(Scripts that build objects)
══════════

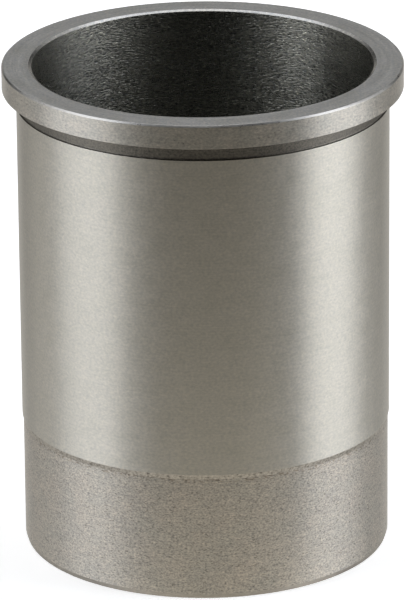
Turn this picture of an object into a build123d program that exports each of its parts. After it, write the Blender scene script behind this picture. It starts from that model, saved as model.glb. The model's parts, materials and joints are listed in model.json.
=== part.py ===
"""Flanged cylinder liner for a single engine bore, in millimetres.

One centrifugally cast iron tube, turned all over as one piece. The bore runs along +Z and the
origin is the centre of the foot face, so the liner stands on z = 0 with its flange at the top.
"""

import os

from build123d import *

NODE = "cylinder_liner"

# The bore that the piston runs in, and the chamfers at its two ends
BORE_DIAMETER = 95.25
BORE_TOP_CHAMFER_WIDTH = 0.8
BORE_TOP_CHAMFER_HEIGHT = 0.5
BORE_FOOT_CHAMFER_WIDTH = 0.8
BORE_FOOT_CHAMFER_HEIGHT = 1.4

# The whole liner, and the wall behind the ground land that is pressed into the block
OVERALL_LENGTH = 140.1
GROUND_LAND_WALL = 4.425

# The smaller land at the foot, and the lead-in cone that joins it to the ground land
LOWER_LAND_HEIGHT = 35.7
LOWER_LAND_STEP = 0.35
LEAD_IN_LENGTH = 1.4
FOOT_CHAMFER_WIDTH = 0.4
FOOT_CHAMFER_HEIGHT = 1.3

# The flange, which the cylinder head clamps into the block's counterbore
FLANGE_THICKNESS = 6.75
FLANGE_OVERHANG = 3.95
FLANGE_TOP_CHAMFER = 0.45
FLANGE_SEAT_CHAMFER = 0.2

# The relief groove under the flange, which keeps the block's edge clear of the flange's corner
RELIEF_HEIGHT = 4.5
RELIEF_DEPTH = 0.6
RELIEF_CORNER_RADIUS = 0.4
GROOVE_CORNER_SHARE = 0.9  # of the groove's depth and of half its height: a corner's limit

SHARP = 0  # the rounding of a corner that is left as the tool cuts it

# Radii and heights that follow from the sizes above
BORE_RADIUS = BORE_DIAMETER / 2
GROUND_RADIUS = BORE_RADIUS + GROUND_LAND_WALL
LOWER_RADIUS = GROUND_RADIUS - LOWER_LAND_STEP
RELIEF_RADIUS = GROUND_RADIUS - RELIEF_DEPTH
FLANGE_RADIUS = GROUND_RADIUS + FLANGE_OVERHANG
LEAD_IN_TOP = LOWER_LAND_HEIGHT + LEAD_IN_LENGTH
SEAT_HEIGHT = OVERALL_LENGTH - FLANGE_THICKNESS
GROUND_LAND_TOP = SEAT_HEIGHT - RELIEF_HEIGHT


def lower_land():
    """Corners from the foot's outer chamfer up to the foot of the lead-in cone."""
    return [
        (LOWER_RADIUS - FOOT_CHAMFER_WIDTH, 0, SHARP),
        (LOWER_RADIUS, FOOT_CHAMFER_HEIGHT, SHARP),
        (LOWER_RADIUS, LOWER_LAND_HEIGHT, SHARP),
    ]


def ground_land():
    """Corners of the land that is ground for its press fit in the block."""
    return [
        (GROUND_RADIUS, LEAD_IN_TOP, SHARP),
        (GROUND_RADIUS, GROUND_LAND_TOP, SHARP),
    ]


def relief_groove():
    """Corners of the groove's floor, rounded by the tool's nose within the groove's own size."""
    deepest = GROOVE_CORNER_SHARE * RELIEF_DEPTH
    tallest = GROOVE_CORNER_SHARE * RELIEF_HEIGHT / 2
    rounding = min(RELIEF_CORNER_RADIUS, deepest, tallest)
    return [
        (RELIEF_RADIUS, GROUND_LAND_TOP, rounding),
        (RELIEF_RADIUS, SEAT_HEIGHT, rounding),
    ]


def flange():
    """Corners of the flange, from the edge of its seat to the edge of its top face."""
    return [
        (FLANGE_RADIUS - FLANGE_SEAT_CHAMFER, SEAT_HEIGHT, SHARP),
        (FLANGE_RADIUS, SEAT_HEIGHT + FLANGE_SEAT_CHAMFER, SHARP),
        (FLANGE_RADIUS, OVERALL_LENGTH - FLANGE_TOP_CHAMFER, SHARP),
        (FLANGE_RADIUS - FLANGE_TOP_CHAMFER, OVERALL_LENGTH, SHARP),
    ]


def bore():
    """Corners of the bore and its end chamfers, from the top face down to the foot."""
    return [
        (BORE_RADIUS + BORE_TOP_CHAMFER_WIDTH, OVERALL_LENGTH, SHARP),
        (BORE_RADIUS, OVERALL_LENGTH - BORE_TOP_CHAMFER_HEIGHT, SHARP),
        (BORE_RADIUS, BORE_FOOT_CHAMFER_HEIGHT, SHARP),
        (BORE_RADIUS + BORE_FOOT_CHAMFER_WIDTH, 0, SHARP),
    ]


def half_section():
    """The wall's cross-section on one side of the axis, where X is radius and Y is height.

    Each corner is (radius, height, rounding), and they run anticlockwise from the foot.
    """
    corners = lower_land() + ground_land() + relief_groove() + flange() + bore()
    points = [(radius, height) for radius, height, _ in corners]
    roundings = [rounding for _, _, rounding in corners]
    with BuildSketch(Plane.XZ) as section:
        with BuildLine():
            FilletPolyline(points, radius=roundings, close=True)
        make_face()
    return section.sketch


def liner():
    """The half section turned once round the bore's axis."""
    with BuildPart() as turned:
        add(half_section())
        revolve(axis=Axis.Z)
    return turned.part


def main():
    """Writes the liner as one STEP file, named after its node."""
    os.makedirs("parts", exist_ok=True)
    export_step(liner(), f"parts/{NODE}.step")


main()
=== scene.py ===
"""Looks of a flanged cylinder liner: turned, ground and rough-bored cast iron in a pale studio.

Lengths are in metres, in the part's own frame, unless a docstring says otherwise. The bore runs
along +Z and the liner stands on z = 0. Azimuths are in degrees from the front, which faces -Y, and
grow towards +X.
"""

import json
import logging
import math
from dataclasses import dataclass, field
from enum import Enum

import bmesh
import bpy
from mathutils import Matrix, Vector


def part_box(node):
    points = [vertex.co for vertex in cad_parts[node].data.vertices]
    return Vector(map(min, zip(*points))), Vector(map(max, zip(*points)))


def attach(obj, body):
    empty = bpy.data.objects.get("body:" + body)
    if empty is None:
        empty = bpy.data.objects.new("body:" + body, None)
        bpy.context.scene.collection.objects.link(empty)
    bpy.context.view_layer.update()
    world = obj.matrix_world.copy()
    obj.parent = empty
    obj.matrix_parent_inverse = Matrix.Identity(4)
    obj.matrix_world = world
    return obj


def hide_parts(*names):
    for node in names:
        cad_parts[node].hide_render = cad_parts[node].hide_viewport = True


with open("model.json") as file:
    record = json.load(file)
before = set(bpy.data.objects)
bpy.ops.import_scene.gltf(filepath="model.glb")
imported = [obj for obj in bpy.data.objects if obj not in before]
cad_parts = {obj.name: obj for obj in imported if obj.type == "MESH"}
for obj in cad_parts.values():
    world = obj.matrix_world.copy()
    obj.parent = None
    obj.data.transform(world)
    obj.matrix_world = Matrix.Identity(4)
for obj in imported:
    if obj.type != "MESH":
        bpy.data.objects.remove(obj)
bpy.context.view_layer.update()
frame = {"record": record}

LOG = logging.getLogger("cylinder_liner")
NODE = "cylinder_liner"
PIECE = "turned_liner"
BODY = "root"
MILLIMETRE = 0.001
MICROMETRE = 0.001 * MILLIMETRE
FULL_TURN = 2 * math.pi
DEGREES_ROUND = 360.0
DEGREES_HALF_ROUND = 180.0

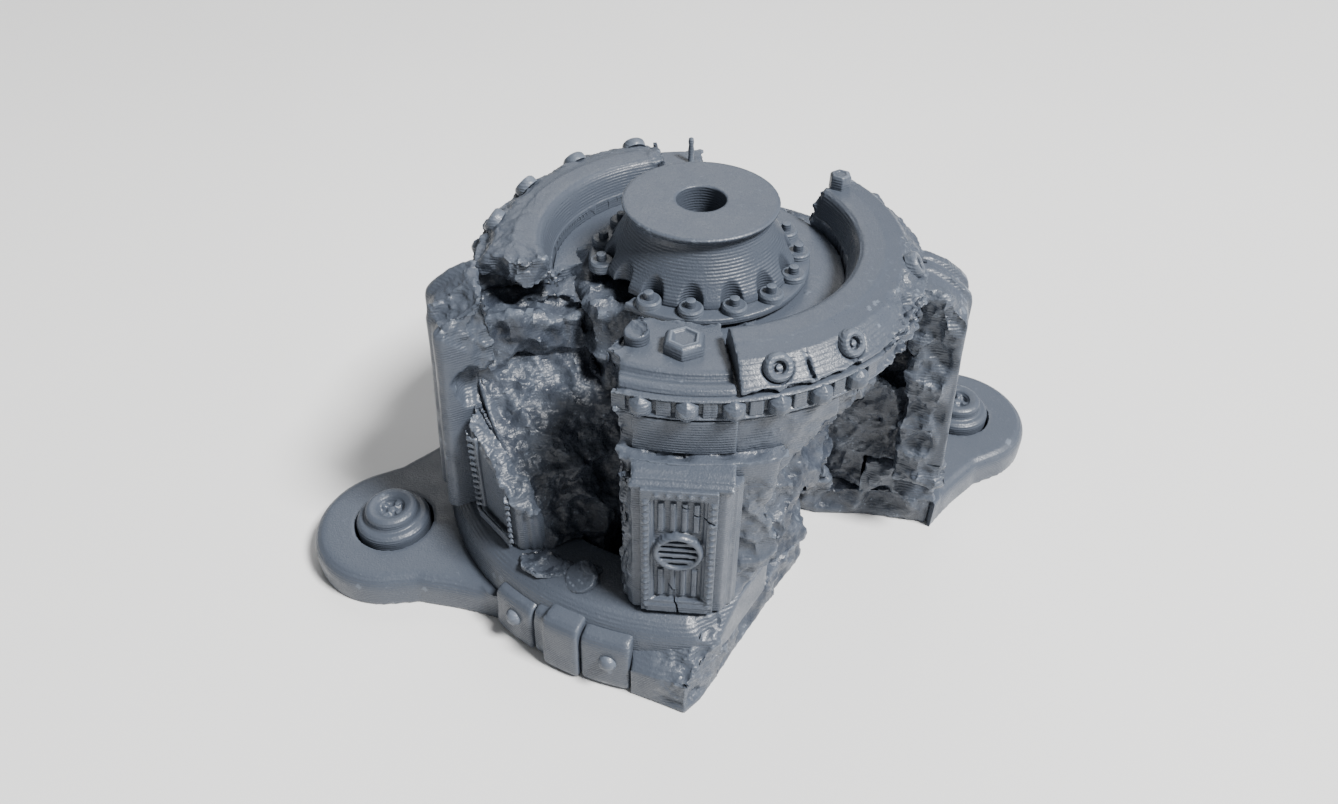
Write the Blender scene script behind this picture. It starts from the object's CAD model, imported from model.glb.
# %% [markdown]
# # A ruined gun-turret pedestal in printed plastic
# The real thing is a small piece of tabletop scenery: a round tower foot that once carried a gun
# turret. A quarter of it is blown away. It came off a filament printer in one blue-grey plastic,
# so every surface carries fine level lines, and the broken parts look like chewed concrete.
#
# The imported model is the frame: it says where each piece is and how large. Each piece is then
# remade in fine detail in the place of its plain node. First the frame is loaded and measured.

# %% Load the frame
import math

import bpy
import numpy as np
from mathutils import Matrix, Vector


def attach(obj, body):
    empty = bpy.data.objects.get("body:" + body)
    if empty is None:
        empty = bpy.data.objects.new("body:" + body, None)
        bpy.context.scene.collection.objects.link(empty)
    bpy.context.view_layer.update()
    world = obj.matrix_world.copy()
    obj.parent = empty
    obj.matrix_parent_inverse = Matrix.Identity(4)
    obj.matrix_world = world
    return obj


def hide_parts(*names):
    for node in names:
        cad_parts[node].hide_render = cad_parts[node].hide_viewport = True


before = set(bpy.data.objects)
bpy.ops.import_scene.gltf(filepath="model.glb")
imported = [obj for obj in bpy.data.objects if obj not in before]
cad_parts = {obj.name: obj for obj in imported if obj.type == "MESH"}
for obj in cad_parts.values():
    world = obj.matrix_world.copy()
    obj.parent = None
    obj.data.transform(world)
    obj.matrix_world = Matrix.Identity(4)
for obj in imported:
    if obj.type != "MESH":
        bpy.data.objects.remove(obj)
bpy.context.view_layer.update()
MM = 0.001
print("nodes in the frame:", len(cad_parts))

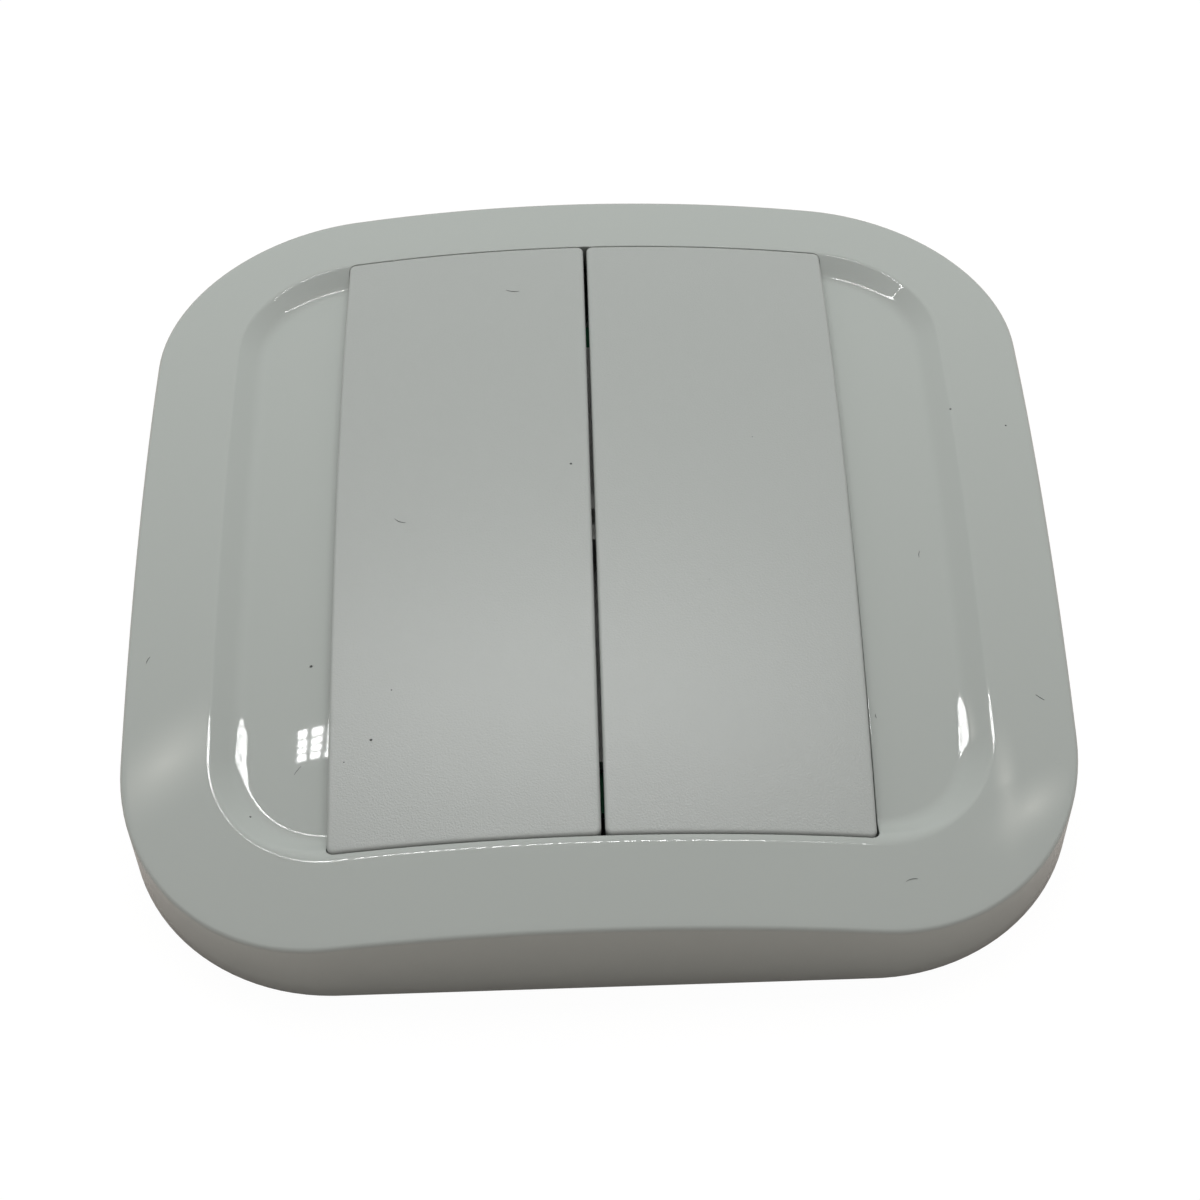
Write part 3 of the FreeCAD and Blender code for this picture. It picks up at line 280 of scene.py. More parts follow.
def cover_sheet(mesh, opening, upper, level):
    """One quarter of a square sheet round the window, laid four times; gives its inner and outer borders.

    Its rings run parallel to the outline, and the window's rounded corner lies on crossings of rings.
    """
    half_x, half_y, corner = opening
    centre = COVER_HIGH.x - bpy.context.scene.switch_cover.corner_radius
    arc = []
    for step in range(ARC_STEPS + 1):
        turn = math.radians(step * 90 / ARC_STEPS)
        arc.append((half_x - corner + corner * math.cos(turn), half_y - corner + corner * math.sin(turn)))
    rings = [half_x] + [r * MM for r in FLOOR_RINGS]
    first_arc = len(rings)
    for x, y in arc:
        rings.append(centre + math.hypot(x - centre, y - centre) if x > centre else y)
    last_arc = len(rings) - 1
    rings += [r * MM for r in upper]
    rows = [centre * j / SIDE_STEPS for j in range(SIDE_STEPS + 1)]
    columns = [x for x, _ in arc] + [arc[-1][0] * (1 - j / SIDE_STEPS) for j in range(1, SIDE_STEPS + 1)]
    made, inner, border = {}, set(), set()

    def place(sx, sy, x, y):
        key = round(sx * x, 8) + 0.0, round(sy * y, 8) + 0.0
        if key not in made:
            made[key] = mesh.verts.new((sx * x, sy * y, level(sx * x, sy * y)))
        return made[key]

    def tops(i):
        """Points of a ring over the window's end, from the corner inwards."""
        count = len(columns) if i >= last_arc else max(0, i - first_arc + 1)
        points = []
        for x in columns[:count]:
            past = x - centre
            y = centre + math.sqrt((rings[i] - centre) ** 2 - past * past) if past > 0 else rings[i]
            points.append((x, y))
        return points

    def corners(i):
        """Points of a ring round the corner."""
        size = rings[i] - centre
        reach = math.acos(min(1.0, (half_x - centre) / size))
        turns = [reach * k / CORNER_STEPS for k in range(CORNER_STEPS + 1)]
        return [(centre + size * math.cos(turn), centre + size * math.sin(turn)) for turn in turns]

    for sx, sy in ((1, 1), (-1, 1), (-1, -1), (1, -1)):
        def quad(*points):
            corners_made = [place(sx, sy, x, y) for x, y in points]
            face(mesh, *(corners_made if sx * sy > 0 else corners_made[::-1]))

        for i in range(len(rings) - 1):
            strips = [([(rings[n], y) for y in rows], corners(n), tops(n)) for n in (i, i + 1)]
            for near, far in zip(*strips):
                for k in range(len(far) - 1):
                    if k + 1 < len(near):
                        quad(near[k], far[k], far[k + 1], near[k + 1])
                    elif k < len(near):
                        quad(near[k], far[k], far[k + 1])
            if i <= first_arc:
                inner.add(place(sx, sy, *corners(i)[-1]))
        inner.update(place(sx, sy, rings[0], y) for y in rows)
        inner.update(place(sx, sy, *point) for point in arc)
        inner.update(place(sx, sy, *point) for point in tops(last_arc)[ARC_STEPS:])
        last = len(rings) - 1
        border.update(place(sx, sy, rings[last], y) for y in rows)
        border.update(place(sx, sy, *point) for point in corners(last) + tops(last))

    def sorted_border(vertices, *shape):
        found = sorted(vertices, key=lambda v: math.atan2(v.co.y, v.co.x))
        return [(v, *outward(v.co.x, v.co.y, *shape)) for v in found]

    inside = [(v, -nx, -ny) for v, nx, ny in sorted_border(inner, half_x, half_y, corner)]
    outer = rings[-1]
    return inside, sorted_border(border, outer, outer, outer - centre)


def rounded_sheet(mesh, low, high, columns, rows, level, arc=6):
    """A rectangular grid, and its border with each corner repeated for the arc that goes round it."""
    grid = []
    for j in range(rows + 1):
        y = low[1] + (high[1] - low[1]) * j / rows
        across = [low[0] + (high[0] - low[0]) * i / columns for i in range(columns + 1)]
        grid.append([mesh.verts.new((x, y, level(x, y))) for x in across])
    for j in range(rows):
        for i in range(columns):
            mesh.faces.new((grid[j][i], grid[j][i + 1], grid[j + 1][i + 1], grid[j + 1][i]))
    sides = [grid[0], [line[-1] for line in grid], grid[-1][::-1], [line[0] for line in grid][::-1]]
    border = []
    for side, vertices in enumerate(sides):
        turn = math.radians(90 * side - 90)
        border += [(v, math.cos(turn), math.sin(turn)) for v in vertices[1:-1]]
        for step in range(arc + 1):
            turned = turn + math.radians(90 * step / arc)
            border.append((vertices[-1], math.cos(turned), math.sin(turned)))
    return border


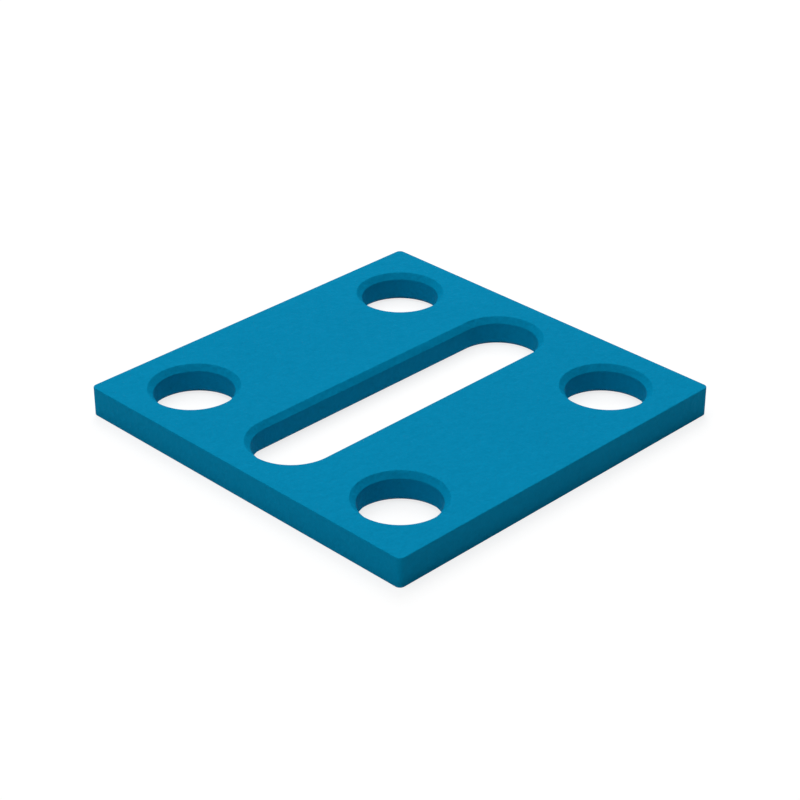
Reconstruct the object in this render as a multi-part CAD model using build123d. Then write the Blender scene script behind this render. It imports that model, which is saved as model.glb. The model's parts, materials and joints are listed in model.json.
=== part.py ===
from build123d import *
import os

# Fixture plate: one square plate, cut from flat stock, that carries work or a clamp on a
# machine table. A bolt hole stands near each corner, and a round-ended slot runs along the
# middle, so that a clamp bolt can slide. It is a single piece with nothing inserted in it.
#
# Frame: the origin is the middle of the underside, +X runs along the slot, +Y runs across
# it and +Z points up. All sizes are in millimetres.

# The stock and its outline. The four upright corners are rounded, and the long edges of the
# outline are left sharp.
plate_length = 75.0
plate_width = 75.0
plate_thickness = 5.45
corner_radius = 1.0

# The bolt holes. Their centres stand this far in from the plate's edges, which leaves 50 mm
# from hole to hole both ways.
bolt_hole_diameter = 14.1
bolt_hole_inset = 12.5

# The clamp slot. Its length is set by the holes, below.
slot_width = 14.1

# Every hole and slot rim is broken at 45 degrees, on the top face and on the underside.
rim_chamfer = 1.0

hole_pitch_x = plate_length - 2 * bolt_hole_inset
hole_pitch_y = plate_width - 2 * bolt_hole_inset

# The slot's rounded ends are centred in line with the holes beside them.
slot_end_pitch = hole_pitch_x


def blank():
    """The square stock with its corners rounded, before anything is cut through it."""
    outline = RectangleRounded(plate_length, plate_width, corner_radius)
    return extrude(outline, plate_thickness)


def bolt_holes():
    """The profile of the four round holes, one near each corner."""
    corners = GridLocations(hole_pitch_x, hole_pitch_y, 2, 2)
    return corners * Circle(bolt_hole_diameter / 2)


def clamp_slot():
    """The profile of the round-ended slot, centred on the plate and running along X."""
    return SlotCenterToCenter(slot_end_pitch, slot_width)


def cut_through(body, profiles):
    """Each profile cut straight through the body, from the underside to the top face."""
    for profile in profiles:
        body -= extrude(profile, plate_thickness)
    return body


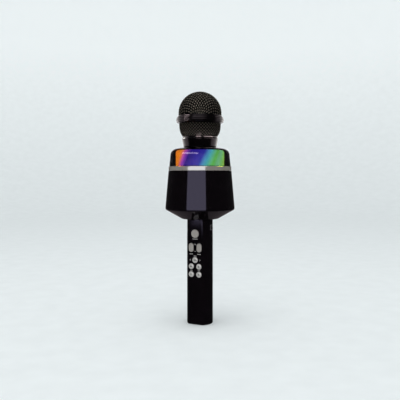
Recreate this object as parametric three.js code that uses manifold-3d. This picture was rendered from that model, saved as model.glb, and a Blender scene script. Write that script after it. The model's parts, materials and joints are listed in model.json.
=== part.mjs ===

══════════

Short exercise → Look back at the entries above and repeat, unchanged, every line from the line holding "revolve(axis=Axis.Z)" through the line holding "points = [vertex.co".

Expected answer →
        revolve(axis=Axis.Z)
    return turned.part


def main():
    """Writes the liner as one STEP file, named after its node."""
    os.makedirs("parts", exist_ok=True)
    export_step(liner(), f"parts/{NODE}.step")


main()
=== scene.py ===
"""Looks of a flanged cylinder liner: turned, ground and rough-bored cast iron in a pale studio.

Lengths are in metres, in the part's own frame, unless a docstring says otherwise. The bore runs
along +Z and the liner stands on z = 0. Azimuths are in degrees from the front, which faces -Y, and
grow towards +X.
"""

import json
import logging
import math
from dataclasses import dataclass, field
from enum import Enum

import bmesh
import bpy
from mathutils import Matrix, Vector


def part_box(node):
    points = [vertex.co for vertex in cad_parts[node].data.vertices]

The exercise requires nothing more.